◆ What to do
Return only the lines running from the line that holds "upper_housing();" to the line that holds "thinnest = 1e-7", including both.

◆ Recorded data
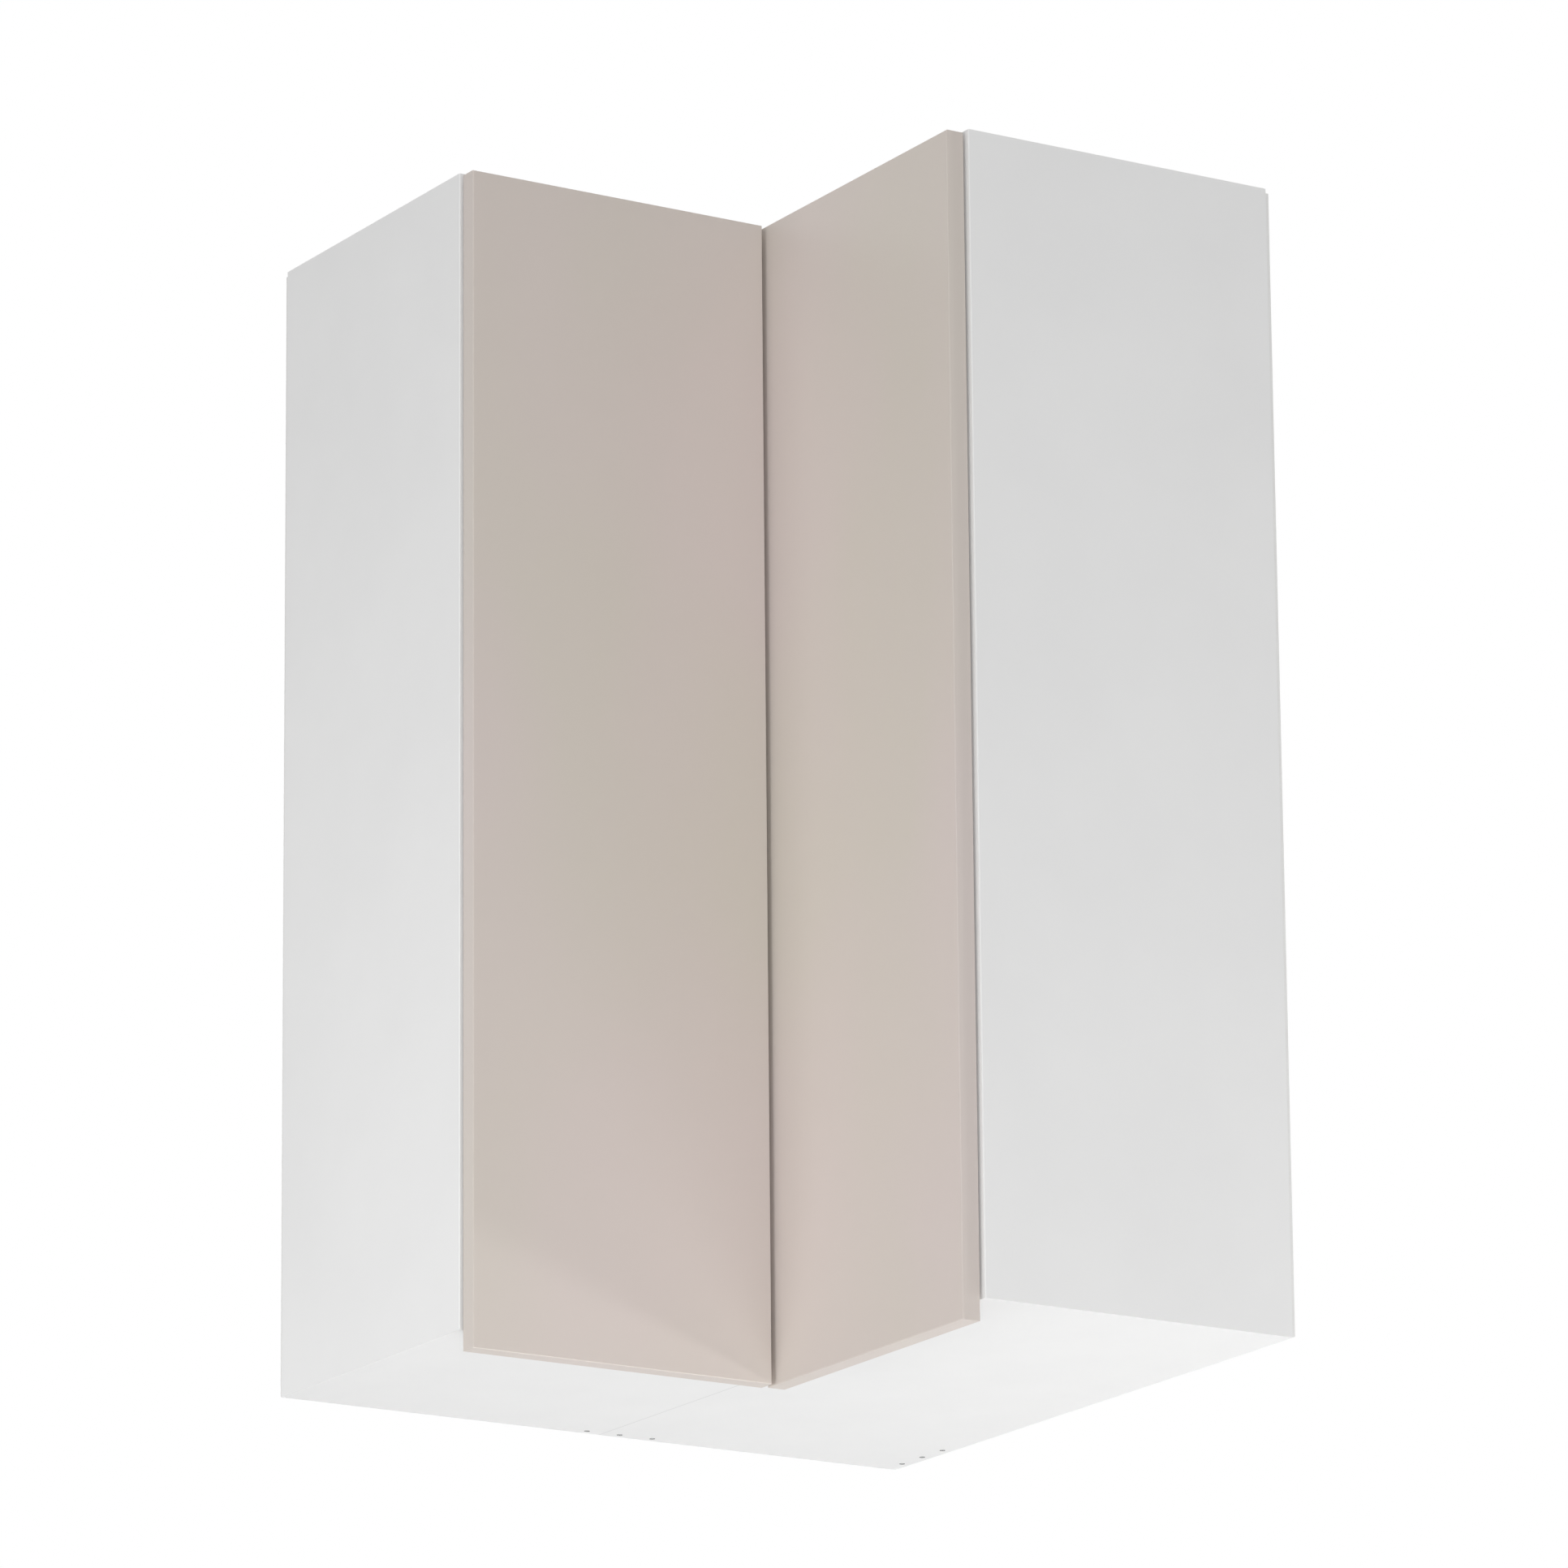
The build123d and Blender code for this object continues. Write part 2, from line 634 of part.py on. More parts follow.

==

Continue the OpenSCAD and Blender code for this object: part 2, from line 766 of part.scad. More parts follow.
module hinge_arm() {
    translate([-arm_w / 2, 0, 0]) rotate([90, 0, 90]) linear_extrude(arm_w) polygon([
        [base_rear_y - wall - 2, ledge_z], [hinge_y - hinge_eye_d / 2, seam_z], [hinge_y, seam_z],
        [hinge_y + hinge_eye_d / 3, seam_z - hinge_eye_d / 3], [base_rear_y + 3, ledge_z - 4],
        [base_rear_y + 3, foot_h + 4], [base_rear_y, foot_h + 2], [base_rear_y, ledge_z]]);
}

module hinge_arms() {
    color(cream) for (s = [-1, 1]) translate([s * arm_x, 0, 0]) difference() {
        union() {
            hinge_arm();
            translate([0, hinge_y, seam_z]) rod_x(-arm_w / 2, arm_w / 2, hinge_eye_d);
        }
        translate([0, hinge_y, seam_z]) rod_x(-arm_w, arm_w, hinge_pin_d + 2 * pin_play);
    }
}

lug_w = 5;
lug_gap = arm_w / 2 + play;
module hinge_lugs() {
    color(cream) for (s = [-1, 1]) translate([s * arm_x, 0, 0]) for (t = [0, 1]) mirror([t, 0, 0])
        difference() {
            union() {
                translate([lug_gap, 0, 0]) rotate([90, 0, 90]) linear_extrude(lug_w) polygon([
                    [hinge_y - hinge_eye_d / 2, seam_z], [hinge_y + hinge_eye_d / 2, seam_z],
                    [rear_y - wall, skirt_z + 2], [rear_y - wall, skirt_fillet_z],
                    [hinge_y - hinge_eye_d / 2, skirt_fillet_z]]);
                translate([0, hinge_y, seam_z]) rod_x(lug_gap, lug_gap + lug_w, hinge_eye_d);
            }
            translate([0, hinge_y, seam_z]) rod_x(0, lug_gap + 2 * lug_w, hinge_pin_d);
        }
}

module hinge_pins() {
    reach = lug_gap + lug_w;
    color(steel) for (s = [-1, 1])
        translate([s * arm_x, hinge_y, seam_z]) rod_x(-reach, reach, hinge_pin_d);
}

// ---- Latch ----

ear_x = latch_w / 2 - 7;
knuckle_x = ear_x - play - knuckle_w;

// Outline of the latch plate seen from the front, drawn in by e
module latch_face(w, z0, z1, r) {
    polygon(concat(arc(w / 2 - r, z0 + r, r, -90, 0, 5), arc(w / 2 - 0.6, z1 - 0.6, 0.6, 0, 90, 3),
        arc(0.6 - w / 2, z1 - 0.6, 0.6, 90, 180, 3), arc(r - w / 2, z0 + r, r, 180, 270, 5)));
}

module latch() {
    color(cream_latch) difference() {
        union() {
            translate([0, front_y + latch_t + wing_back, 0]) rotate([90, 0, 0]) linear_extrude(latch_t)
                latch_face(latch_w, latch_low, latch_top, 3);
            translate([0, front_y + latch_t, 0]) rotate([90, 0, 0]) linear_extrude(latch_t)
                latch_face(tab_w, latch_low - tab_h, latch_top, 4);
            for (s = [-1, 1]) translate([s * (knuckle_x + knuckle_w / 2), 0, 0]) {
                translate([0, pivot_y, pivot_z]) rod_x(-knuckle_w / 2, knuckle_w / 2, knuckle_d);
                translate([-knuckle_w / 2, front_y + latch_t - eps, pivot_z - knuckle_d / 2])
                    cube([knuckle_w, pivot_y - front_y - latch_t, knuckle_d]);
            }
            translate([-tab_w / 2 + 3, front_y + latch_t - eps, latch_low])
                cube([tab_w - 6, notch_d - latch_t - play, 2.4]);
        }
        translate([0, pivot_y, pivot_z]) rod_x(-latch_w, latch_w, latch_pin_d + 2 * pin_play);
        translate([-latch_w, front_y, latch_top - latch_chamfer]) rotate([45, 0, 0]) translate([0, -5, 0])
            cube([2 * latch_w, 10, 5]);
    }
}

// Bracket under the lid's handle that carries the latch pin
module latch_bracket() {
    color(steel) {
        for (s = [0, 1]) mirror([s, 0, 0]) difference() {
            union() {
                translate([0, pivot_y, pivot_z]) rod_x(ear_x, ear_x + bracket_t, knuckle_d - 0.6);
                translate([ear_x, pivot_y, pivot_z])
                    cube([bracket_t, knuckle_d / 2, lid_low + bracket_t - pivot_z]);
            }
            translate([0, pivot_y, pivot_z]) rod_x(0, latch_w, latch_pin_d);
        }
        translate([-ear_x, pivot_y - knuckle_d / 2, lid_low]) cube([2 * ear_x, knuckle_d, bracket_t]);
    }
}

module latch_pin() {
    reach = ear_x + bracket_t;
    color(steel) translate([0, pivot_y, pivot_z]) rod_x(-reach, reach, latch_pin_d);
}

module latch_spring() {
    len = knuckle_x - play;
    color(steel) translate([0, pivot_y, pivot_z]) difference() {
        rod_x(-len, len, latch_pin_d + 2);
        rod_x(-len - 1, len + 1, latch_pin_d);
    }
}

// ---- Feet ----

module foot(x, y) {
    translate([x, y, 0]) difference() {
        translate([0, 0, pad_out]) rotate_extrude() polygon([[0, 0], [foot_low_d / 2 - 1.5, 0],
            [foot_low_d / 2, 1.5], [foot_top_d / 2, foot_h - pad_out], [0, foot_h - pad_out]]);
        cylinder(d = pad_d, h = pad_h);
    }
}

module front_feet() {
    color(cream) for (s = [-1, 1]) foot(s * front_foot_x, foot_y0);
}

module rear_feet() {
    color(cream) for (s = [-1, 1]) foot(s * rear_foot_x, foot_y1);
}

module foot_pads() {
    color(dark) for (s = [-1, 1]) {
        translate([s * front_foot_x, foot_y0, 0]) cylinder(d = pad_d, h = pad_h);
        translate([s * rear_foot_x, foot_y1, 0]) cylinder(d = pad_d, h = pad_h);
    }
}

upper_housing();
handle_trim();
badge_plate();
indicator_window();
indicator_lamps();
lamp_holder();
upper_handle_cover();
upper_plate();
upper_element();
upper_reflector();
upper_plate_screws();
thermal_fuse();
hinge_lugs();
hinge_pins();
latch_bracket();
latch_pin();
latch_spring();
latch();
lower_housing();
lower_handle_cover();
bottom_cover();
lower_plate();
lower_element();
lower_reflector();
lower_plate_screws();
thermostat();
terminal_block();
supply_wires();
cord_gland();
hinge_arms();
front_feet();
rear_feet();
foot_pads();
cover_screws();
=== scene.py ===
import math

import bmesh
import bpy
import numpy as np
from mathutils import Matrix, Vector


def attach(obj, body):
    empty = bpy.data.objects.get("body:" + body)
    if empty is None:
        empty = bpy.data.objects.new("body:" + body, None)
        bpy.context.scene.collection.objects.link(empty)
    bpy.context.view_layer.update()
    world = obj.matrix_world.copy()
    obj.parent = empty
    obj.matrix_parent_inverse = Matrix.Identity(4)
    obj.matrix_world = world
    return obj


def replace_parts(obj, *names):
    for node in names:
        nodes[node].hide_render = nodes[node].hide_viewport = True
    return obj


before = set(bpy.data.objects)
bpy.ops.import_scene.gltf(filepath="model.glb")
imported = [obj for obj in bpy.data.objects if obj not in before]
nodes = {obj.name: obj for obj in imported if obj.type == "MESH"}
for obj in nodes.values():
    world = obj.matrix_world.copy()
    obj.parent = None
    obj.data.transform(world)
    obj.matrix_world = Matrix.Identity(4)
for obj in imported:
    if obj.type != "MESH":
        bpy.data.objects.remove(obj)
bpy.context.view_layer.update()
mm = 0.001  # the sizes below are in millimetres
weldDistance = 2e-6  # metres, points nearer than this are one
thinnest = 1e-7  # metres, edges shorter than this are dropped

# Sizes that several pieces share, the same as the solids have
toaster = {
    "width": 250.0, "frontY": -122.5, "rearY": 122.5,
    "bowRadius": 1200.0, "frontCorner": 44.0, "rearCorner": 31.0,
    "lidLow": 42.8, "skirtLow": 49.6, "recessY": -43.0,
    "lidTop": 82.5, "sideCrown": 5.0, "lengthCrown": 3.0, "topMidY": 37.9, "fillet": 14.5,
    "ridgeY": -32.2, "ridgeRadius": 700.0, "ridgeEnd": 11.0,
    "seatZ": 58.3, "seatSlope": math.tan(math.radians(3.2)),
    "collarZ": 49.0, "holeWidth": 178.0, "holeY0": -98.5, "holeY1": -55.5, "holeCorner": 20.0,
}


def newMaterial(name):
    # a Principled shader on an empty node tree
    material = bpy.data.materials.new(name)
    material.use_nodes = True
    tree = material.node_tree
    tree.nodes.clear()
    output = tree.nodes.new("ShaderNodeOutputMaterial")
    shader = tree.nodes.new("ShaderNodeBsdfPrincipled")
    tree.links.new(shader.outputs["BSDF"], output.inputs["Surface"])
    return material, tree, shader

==

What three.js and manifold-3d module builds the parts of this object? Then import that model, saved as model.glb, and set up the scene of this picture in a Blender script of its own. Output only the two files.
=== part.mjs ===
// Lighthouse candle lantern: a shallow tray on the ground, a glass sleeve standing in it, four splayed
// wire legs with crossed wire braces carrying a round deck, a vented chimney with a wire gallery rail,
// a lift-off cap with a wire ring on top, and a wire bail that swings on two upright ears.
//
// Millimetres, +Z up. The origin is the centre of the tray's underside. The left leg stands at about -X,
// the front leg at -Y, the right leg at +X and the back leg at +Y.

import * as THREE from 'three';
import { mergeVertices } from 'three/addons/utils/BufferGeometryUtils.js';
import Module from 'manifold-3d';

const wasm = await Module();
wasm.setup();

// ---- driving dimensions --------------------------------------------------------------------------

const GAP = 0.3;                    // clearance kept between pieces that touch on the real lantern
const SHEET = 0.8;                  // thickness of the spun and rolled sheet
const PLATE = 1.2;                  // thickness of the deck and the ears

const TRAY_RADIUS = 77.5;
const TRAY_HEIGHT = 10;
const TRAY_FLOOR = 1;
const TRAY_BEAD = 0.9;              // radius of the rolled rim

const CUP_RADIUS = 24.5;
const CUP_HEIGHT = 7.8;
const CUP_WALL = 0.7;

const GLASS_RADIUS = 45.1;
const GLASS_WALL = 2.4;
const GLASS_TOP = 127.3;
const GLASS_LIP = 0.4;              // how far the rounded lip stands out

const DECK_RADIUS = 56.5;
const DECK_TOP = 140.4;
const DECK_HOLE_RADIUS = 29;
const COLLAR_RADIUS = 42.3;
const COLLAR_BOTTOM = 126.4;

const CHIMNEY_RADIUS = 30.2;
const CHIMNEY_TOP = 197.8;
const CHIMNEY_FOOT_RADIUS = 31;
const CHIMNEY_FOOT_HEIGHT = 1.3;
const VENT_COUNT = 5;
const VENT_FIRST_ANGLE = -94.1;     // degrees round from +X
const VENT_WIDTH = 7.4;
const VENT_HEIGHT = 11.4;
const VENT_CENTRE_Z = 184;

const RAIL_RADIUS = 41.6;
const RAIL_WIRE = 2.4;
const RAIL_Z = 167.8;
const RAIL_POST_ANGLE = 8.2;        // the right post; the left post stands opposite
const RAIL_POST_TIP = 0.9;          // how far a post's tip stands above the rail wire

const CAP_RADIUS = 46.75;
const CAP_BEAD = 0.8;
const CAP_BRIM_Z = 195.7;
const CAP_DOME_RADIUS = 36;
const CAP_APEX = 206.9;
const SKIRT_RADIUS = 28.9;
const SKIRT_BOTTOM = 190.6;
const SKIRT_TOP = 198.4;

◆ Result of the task
upper_housing();
handle_trim();
badge_plate();
indicator_window();
indicator_lamps();
lamp_holder();
upper_handle_cover();
upper_plate();
upper_element();
upper_reflector();
upper_plate_screws();
thermal_fuse();
hinge_lugs();
hinge_pins();
latch_bracket();
latch_pin();
latch_spring();
latch();
lower_housing();
lower_handle_cover();
bottom_cover();
lower_plate();
lower_element();
lower_reflector();
lower_plate_screws();
thermostat();
terminal_block();
supply_wires();
cord_gland();
hinge_arms();
front_feet();
rear_feet();
foot_pads();
cover_screws();
=== scene.py ===
import math

import bmesh
import bpy
import numpy as np
from mathutils import Matrix, Vector


def attach(obj, body):
    empty = bpy.data.objects.get("body:" + body)
    if empty is None:
        empty = bpy.data.objects.new("body:" + body, None)
        bpy.context.scene.collection.objects.link(empty)
    bpy.context.view_layer.update()
    world = obj.matrix_world.copy()
    obj.parent = empty
    obj.matrix_parent_inverse = Matrix.Identity(4)
    obj.matrix_world = world
    return obj


def replace_parts(obj, *names):
    for node in names:
        nodes[node].hide_render = nodes[node].hide_viewport = True
    return obj


before = set(bpy.data.objects)
bpy.ops.import_scene.gltf(filepath="model.glb")
imported = [obj for obj in bpy.data.objects if obj not in before]
nodes = {obj.name: obj for obj in imported if obj.type == "MESH"}
for obj in nodes.values():
    world = obj.matrix_world.copy()
    obj.parent = None
    obj.data.transform(world)
    obj.matrix_world = Matrix.Identity(4)
for obj in imported:
    if obj.type != "MESH":
        bpy.data.objects.remove(obj)
bpy.context.view_layer.update()
mm = 0.001  # the sizes below are in millimetres
weldDistance = 2e-6  # metres, points nearer than this are one
thinnest = 1e-7  # metres, edges shorter than this are dropped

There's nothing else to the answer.